Contemporary factors

  • The lack of a clear value proposition for enterprise search.
  • The rise of open source, in particular Apache Lucene/Solr.
  • The emergence of big data, or total data.
  • The social media explosion.
  • The rapid spread of SharePoint.
  • The acquisitive growth of Autonomy Corp.
  • Acquisition of fast-growing players by major software vendors, notably Dassault Systemes, Hewlett-Packard and Microsoft.

The result of all this has been a split into roughly four markets, which we refer to as low-end, midmarket, OEM and high-end search-based applications.

Entry-level search

The low-end, or entry-level, enterprise search market has become, if not commodified, then pretty close to it. It is dominated by Google and open source. Other commercial vendors that once played in it have mostly left the market.

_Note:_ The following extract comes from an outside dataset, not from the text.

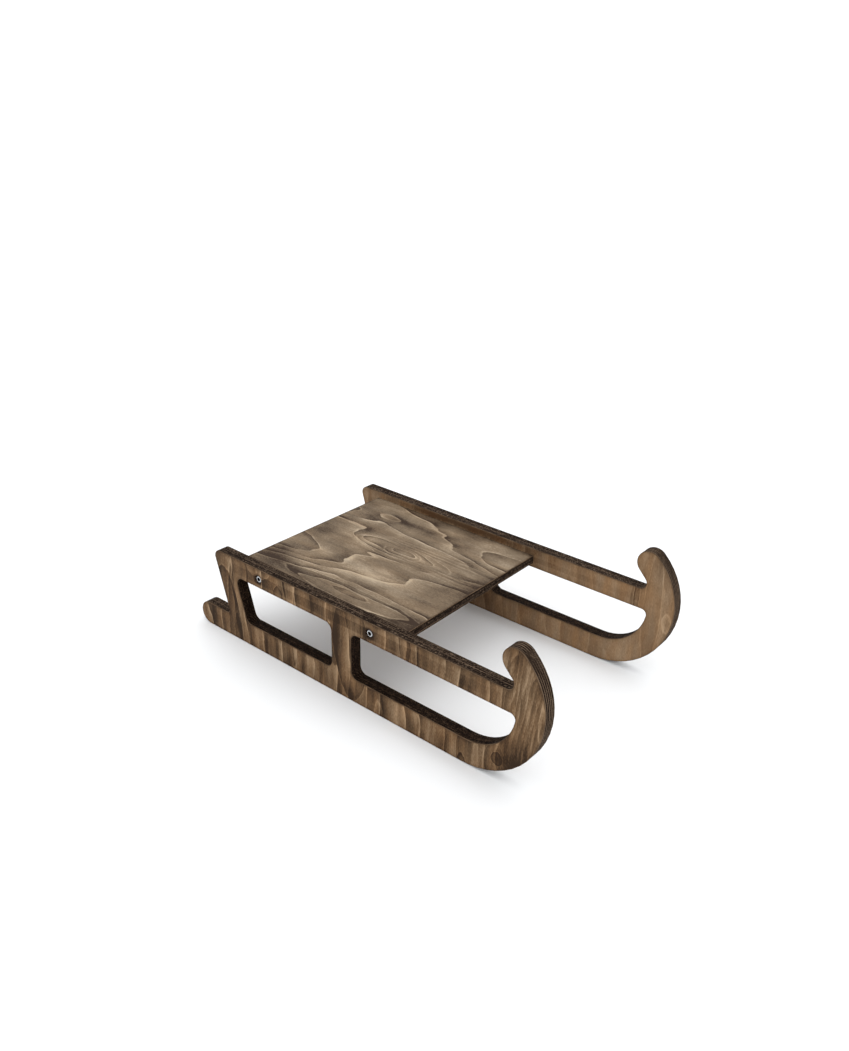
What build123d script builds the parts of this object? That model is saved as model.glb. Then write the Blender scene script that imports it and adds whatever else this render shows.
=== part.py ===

The result is that potential entry-level enterprise search customers are left with a dichotomy of choices: Google’s yellow search appliances that have two-year-term licenses and somewhat limited configurability (but are truly plug-and-play options) on the one hand, and open source on the other. It is a closed versus a very open box, and they have different and equally enthusiastic customer bases. Google is a very popular department-level choice, often purchased by line-of-business knowledge workers frustrated at obsolete and over-engineered search engines. Open source is, of course, popular with those that want to configure their search engine themselves or have a service provider do it and, thus, have a lot of control over how the engine works, as well as the results it delivers. Apache Lucene is also part of many commercial, high-end enterprise search products, including those of IBM.

Midmarket search

Mid-market search is a somewhat vague area, where vendors are succeeding in deals of roughly $75,000-250,000 selling intranet search. This area has thinned out as some vendors have tried to move upmarket into the world of search-based applications, but there are still many vendors making a decent living here. However, SharePoint has had a major effect on this part of the market, and if enterprises already have SharePoint – and Microsoft reckons more than 70% have at least bought a license at some point already – then it can be tough to offer a viable alternative. However, if SharePoint isn’t the main focus, then there is still a decent business to be had offering effective enterprise search, often in specific verticals, albeit without a huge amount of vertical customization.

OEM

The OEM search business has become a lot more interesting recently, in part due to which vendors have left it, leaving space for others. Microsoft’s acquisition of FAST in early 2008 meant one of the two major vendors at the time had essentially left the market entirely, since its focus moved almost entirely to SharePoint, as we recently documented. The other major OEM vendor at the time was Autonomy, and while it would still consider itself to be so, we think much of its OEM business, in fact, comes from document filters, rather than the OEMing of the IDOL search engine. Autonomy would strongly dispute that, but it might be moot soon anyway – it now looks as if it will end up as part of Hewlett-Packard following the announcement of its acquisition at a huge valuation, on August 18.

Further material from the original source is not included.